Stood in Plaça de la Virgen, this is a Baroque-style cathedral dedicated to the patroness of the city, the Virgin Mary. During the time of the Black Death in the 14th century, a coffin of a statue of the Virgin Mary was placed on dead bodies to take them through the streets to the cemetery. Now the original coffin has been stood up, dressed up and is on display in the Basílica de la Mare de Déu dels Desemparats. Her posture is such that her head tilts forward due to her position on the initial coffin and so she is affectionately known as the Geperudeta (hunchback) of València;.
This public market is one of the largest in Europe and built mainly in Art Nouveau style. Vendors sell a range of fish, meat, drinks and there are also souvenirs available.
In the heart of Valencia is the narrowest home in Europe with a facade of just 107m.
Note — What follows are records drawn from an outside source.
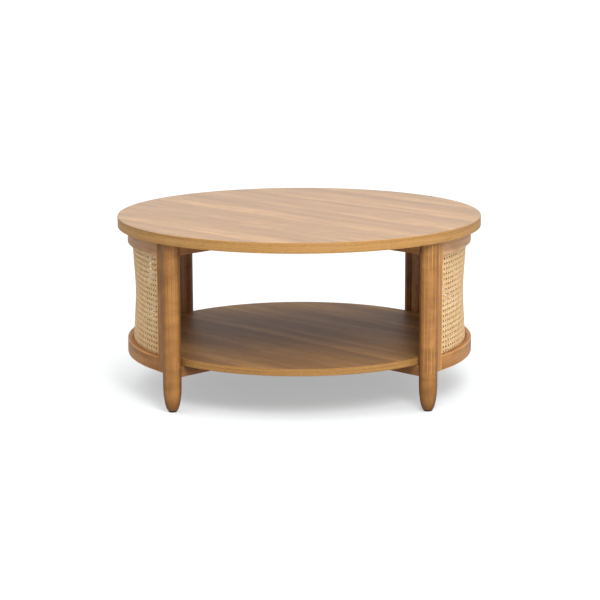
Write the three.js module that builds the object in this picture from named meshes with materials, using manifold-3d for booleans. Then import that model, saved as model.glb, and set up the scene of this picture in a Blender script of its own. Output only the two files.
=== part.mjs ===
// Round two-tier coffee table with two curved cane side panels.
//
// Millimetres, +Z up, origin on the floor under the middle of the table.
// Front is -Y, right is +X. Each side assembly holds two legs, the curved rails and stiles
// between them, and a cane panel. Two crossed battens under each board tie the sides together.

import * as THREE from 'three';
import { mergeVertices } from 'three/addons/utils/BufferGeometryUtils.js';
import Module from 'manifold-3d';

const wasm = await Module();
wasm.setup();

const radians = THREE.MathUtils.degToRad;

// ---------------------------------------------------------------- driving dimensions

const GAP = 0.3; // between two pieces that meet
const OVERSHOOT = 5; // how far a cutting tool passes the face it opens

const HEIGHT = 433;
const TOP_RADIUS = 450;
const TOP_THICKNESS = 25;
const SHELF_RADIUS = 397.5;
const SHELF_THICKNESS = 17;
const SHELF_SURFACE = 128;
const BAND_THICKNESS = 2;

const LEG_RADIUS = 22;
const LEG_CIRCLE = 420; // distance of each leg's axis from the middle of the table
const LEG_AZIMUTH = radians(43.7); // measured from the X axis
const LEG_CHAMFER = 1;
const FOOT_HEIGHT = 65; // the bullet foot starts to narrow here
const FOOT_ONSET = 1.7; // power that sets how gently the narrowing starts
const FOOT_FULLNESS = 0.28; // power that keeps the foot full towards its tip
const GLIDE_HEIGHT = 4.5;
const GLIDE_RADIUS = 11;
const GLIDE_FLAT_RADIUS = 8;
const GLIDE_SHOULDER = { inset: 0.7, height: 1.3 };
const GLIDE_STEM_RADIUS = 4;
const GLIDE_STEM_LENGTH = 14;

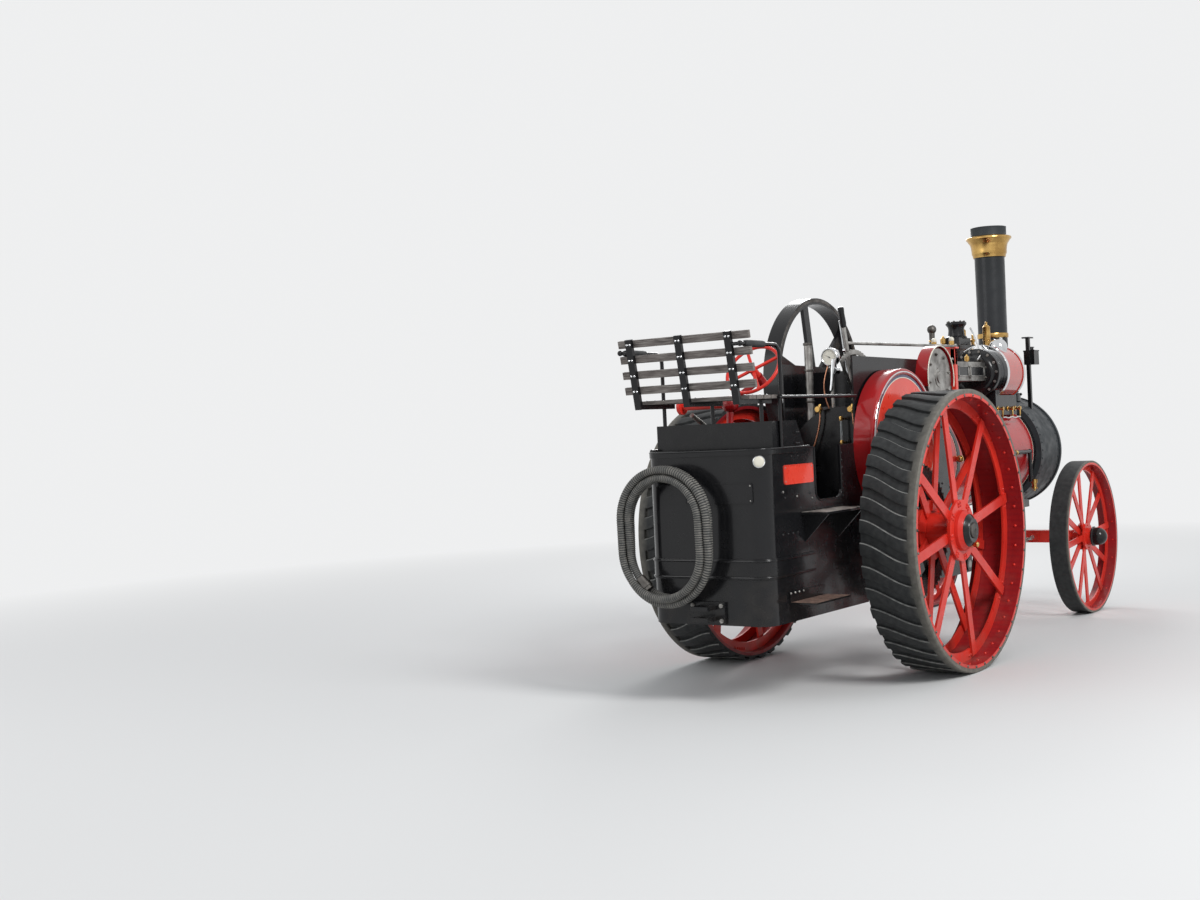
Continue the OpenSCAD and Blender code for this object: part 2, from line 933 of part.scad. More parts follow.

It’s now the second largest in the world as they have knocked through a wall to the adjoining building.
Easily viewed from Plaça de la Reina, Miguelete or El Micalet in Valèncian, meaning little Michael is the bell tower of València’s cathedral built in Gothic-style in the 14th century. It is possible to climb the tower from inside the cathedral by a spiral staircase of 207 steps. This will reward you with a birdseye view of the city. Cost is €2 for adults.
We hope you love visiting València’s historical landmarks as much as we did – let us know how you got on!